■ **EXERCISE GOAL**
Below are some records. Copy every line in them that holds "this".

■ **PROVIDED MATERIAL**

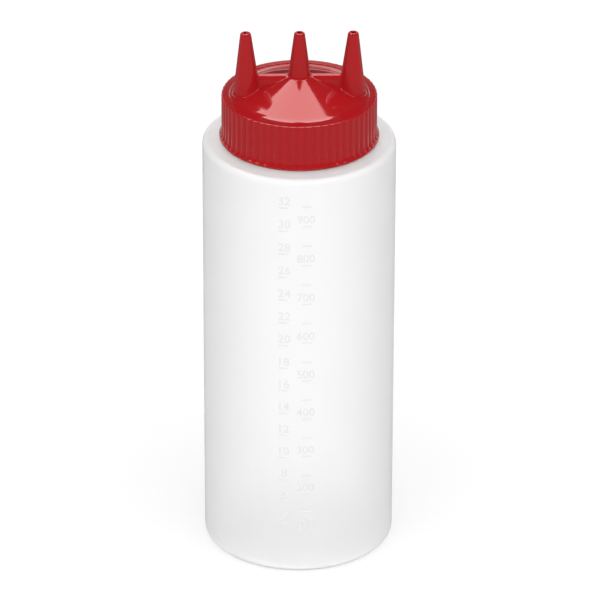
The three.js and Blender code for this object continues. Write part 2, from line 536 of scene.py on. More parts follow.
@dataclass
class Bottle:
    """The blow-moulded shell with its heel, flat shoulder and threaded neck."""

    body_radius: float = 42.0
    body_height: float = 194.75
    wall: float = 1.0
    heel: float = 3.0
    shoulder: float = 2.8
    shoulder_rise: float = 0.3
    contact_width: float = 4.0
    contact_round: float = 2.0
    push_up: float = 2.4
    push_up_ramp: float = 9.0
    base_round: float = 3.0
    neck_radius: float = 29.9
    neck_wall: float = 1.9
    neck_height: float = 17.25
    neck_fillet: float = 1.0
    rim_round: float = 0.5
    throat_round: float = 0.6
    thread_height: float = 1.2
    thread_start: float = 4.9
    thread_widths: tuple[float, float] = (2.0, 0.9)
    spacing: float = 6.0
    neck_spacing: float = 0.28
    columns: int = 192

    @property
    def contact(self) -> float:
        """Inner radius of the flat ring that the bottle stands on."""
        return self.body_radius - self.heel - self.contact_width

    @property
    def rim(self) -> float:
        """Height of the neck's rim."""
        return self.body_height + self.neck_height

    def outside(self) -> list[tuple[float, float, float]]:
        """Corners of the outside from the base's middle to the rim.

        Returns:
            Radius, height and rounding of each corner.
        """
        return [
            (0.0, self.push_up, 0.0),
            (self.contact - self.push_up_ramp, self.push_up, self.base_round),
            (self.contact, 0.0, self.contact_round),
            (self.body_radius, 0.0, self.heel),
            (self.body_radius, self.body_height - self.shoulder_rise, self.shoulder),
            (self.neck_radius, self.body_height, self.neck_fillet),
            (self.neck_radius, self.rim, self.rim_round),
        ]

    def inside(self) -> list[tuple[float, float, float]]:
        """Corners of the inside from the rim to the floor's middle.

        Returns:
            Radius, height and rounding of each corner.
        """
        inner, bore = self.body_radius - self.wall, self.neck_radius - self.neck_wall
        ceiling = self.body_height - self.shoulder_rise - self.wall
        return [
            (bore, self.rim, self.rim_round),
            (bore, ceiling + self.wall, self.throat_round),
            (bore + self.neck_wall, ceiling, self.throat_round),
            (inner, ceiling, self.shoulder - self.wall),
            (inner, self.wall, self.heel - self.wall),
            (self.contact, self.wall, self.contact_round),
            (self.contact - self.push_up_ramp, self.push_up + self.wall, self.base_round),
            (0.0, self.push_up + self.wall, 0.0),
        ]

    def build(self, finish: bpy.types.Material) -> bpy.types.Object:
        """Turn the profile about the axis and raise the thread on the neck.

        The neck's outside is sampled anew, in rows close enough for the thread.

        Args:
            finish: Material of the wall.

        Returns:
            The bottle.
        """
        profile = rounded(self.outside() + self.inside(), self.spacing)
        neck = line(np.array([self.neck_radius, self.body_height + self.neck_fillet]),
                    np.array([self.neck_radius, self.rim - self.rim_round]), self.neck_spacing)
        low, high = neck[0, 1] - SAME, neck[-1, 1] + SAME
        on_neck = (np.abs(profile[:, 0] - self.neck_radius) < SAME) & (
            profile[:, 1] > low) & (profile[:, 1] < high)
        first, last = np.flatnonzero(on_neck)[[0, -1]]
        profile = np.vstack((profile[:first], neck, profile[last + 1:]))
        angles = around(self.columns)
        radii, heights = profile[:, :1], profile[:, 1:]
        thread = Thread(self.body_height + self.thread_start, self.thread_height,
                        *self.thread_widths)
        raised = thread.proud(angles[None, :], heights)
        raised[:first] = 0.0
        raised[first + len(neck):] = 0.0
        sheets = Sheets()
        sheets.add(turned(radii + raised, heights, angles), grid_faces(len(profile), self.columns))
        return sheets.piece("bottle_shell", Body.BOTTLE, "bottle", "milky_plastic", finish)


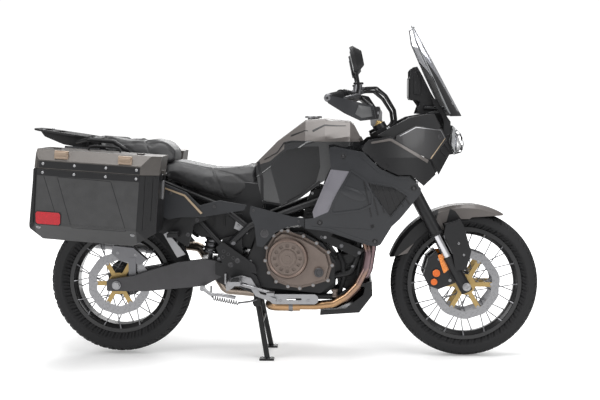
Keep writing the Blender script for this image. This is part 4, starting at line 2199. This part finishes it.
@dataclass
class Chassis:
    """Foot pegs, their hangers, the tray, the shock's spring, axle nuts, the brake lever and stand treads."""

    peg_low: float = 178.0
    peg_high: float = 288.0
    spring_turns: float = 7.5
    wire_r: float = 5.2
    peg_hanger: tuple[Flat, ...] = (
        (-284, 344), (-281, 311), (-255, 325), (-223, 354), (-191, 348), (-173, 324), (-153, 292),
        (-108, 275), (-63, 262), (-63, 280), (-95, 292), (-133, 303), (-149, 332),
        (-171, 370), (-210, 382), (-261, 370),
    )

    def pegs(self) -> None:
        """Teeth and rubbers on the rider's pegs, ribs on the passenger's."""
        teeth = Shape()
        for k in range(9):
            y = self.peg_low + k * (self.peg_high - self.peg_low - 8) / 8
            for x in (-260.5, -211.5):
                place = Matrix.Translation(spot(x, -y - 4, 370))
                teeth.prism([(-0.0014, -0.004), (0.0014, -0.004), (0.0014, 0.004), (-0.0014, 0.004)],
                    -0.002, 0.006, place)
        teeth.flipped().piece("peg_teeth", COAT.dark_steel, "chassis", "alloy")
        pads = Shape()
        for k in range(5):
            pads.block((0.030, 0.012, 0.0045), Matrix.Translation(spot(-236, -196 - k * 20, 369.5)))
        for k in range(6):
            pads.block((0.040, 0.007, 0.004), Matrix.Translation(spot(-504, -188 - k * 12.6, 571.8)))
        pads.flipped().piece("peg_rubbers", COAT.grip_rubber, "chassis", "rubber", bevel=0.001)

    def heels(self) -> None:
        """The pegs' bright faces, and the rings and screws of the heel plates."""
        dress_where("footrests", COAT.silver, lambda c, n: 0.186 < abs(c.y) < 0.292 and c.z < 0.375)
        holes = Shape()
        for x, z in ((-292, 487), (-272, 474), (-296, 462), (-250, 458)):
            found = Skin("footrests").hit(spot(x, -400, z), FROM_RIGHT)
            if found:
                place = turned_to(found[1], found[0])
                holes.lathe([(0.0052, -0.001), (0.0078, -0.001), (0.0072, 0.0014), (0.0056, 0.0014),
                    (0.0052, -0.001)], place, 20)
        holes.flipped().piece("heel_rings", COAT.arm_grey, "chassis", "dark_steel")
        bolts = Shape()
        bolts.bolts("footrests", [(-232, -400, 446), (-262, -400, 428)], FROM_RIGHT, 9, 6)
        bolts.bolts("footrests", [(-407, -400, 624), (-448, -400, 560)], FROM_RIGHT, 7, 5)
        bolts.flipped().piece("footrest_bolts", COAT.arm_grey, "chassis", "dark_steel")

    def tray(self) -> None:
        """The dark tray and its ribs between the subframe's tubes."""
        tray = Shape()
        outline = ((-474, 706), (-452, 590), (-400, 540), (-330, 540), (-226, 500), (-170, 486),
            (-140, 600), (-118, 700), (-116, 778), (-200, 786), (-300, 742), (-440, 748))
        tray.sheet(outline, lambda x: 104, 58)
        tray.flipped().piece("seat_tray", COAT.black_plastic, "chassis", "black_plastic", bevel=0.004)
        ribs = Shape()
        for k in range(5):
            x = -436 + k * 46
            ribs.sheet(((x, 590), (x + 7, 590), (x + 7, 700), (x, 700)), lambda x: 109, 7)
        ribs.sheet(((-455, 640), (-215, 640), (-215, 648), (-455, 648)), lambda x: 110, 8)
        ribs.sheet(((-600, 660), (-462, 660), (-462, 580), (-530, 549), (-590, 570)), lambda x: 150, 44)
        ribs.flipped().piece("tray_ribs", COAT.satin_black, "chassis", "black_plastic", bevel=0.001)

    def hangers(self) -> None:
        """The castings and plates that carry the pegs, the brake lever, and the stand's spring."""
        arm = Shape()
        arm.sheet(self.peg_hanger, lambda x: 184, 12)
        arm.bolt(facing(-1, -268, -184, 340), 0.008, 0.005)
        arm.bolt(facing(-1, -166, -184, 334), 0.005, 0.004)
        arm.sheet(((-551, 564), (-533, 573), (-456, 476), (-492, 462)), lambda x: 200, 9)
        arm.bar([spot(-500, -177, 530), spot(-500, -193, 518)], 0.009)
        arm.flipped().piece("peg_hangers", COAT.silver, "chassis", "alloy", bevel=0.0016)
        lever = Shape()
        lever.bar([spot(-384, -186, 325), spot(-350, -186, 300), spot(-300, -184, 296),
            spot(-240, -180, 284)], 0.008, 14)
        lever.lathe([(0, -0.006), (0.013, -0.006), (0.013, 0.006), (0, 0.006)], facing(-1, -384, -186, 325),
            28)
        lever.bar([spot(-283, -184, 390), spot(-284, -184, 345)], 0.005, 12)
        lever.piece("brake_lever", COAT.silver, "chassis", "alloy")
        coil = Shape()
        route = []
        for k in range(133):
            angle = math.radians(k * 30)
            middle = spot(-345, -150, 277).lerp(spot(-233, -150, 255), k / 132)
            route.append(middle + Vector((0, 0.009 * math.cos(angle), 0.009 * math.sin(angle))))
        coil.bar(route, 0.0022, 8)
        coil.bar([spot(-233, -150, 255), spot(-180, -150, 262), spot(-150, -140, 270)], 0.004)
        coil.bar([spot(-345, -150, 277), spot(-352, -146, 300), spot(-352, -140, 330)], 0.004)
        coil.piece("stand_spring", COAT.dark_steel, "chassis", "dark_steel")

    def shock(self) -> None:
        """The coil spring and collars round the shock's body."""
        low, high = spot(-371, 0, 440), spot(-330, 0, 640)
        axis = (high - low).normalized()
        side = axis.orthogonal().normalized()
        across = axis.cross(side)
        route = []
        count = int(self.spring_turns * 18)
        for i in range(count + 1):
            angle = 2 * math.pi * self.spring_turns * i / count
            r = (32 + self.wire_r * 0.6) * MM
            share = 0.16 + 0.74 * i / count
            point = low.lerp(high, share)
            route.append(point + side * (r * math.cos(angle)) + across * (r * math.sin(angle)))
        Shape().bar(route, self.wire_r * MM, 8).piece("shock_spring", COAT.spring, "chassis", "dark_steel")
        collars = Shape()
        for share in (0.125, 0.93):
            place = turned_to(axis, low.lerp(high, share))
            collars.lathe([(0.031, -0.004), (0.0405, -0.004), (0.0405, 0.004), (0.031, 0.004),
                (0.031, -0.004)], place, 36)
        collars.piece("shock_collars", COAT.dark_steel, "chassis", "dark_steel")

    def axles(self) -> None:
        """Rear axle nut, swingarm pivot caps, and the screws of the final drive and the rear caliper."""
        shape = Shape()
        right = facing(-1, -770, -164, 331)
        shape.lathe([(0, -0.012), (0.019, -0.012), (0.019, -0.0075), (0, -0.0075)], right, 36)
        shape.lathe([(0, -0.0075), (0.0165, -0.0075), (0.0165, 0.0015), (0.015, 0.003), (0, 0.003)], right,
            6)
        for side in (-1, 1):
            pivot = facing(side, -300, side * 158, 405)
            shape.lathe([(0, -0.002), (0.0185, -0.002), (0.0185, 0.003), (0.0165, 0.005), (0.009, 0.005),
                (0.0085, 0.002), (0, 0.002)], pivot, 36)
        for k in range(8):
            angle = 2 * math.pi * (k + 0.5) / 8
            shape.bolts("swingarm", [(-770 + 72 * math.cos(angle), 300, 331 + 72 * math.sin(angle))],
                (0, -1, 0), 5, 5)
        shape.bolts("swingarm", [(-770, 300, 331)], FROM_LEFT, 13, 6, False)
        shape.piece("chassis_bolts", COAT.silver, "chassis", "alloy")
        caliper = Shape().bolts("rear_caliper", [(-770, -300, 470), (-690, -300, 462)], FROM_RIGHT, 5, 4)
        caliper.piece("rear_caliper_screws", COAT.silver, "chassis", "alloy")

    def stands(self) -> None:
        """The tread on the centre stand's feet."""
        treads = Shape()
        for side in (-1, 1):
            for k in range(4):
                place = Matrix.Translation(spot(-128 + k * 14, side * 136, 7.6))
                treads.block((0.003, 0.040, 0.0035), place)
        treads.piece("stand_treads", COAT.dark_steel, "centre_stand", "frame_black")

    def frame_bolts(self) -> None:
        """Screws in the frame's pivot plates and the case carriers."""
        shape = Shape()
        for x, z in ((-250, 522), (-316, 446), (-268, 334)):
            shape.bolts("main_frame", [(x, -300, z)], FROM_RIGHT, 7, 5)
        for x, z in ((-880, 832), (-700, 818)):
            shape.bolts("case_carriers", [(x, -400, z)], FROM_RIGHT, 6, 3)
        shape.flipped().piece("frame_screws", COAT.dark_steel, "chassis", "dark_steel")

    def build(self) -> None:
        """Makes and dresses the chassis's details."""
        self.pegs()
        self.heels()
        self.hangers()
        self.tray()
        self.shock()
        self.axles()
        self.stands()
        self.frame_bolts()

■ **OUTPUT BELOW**
The three.js and Blender code for this object continues. Write part 2, from line 536 of scene.py on. More parts follow.
Keep writing the Blender script for this image. This is part 4, starting at line 2199. This part finishes it.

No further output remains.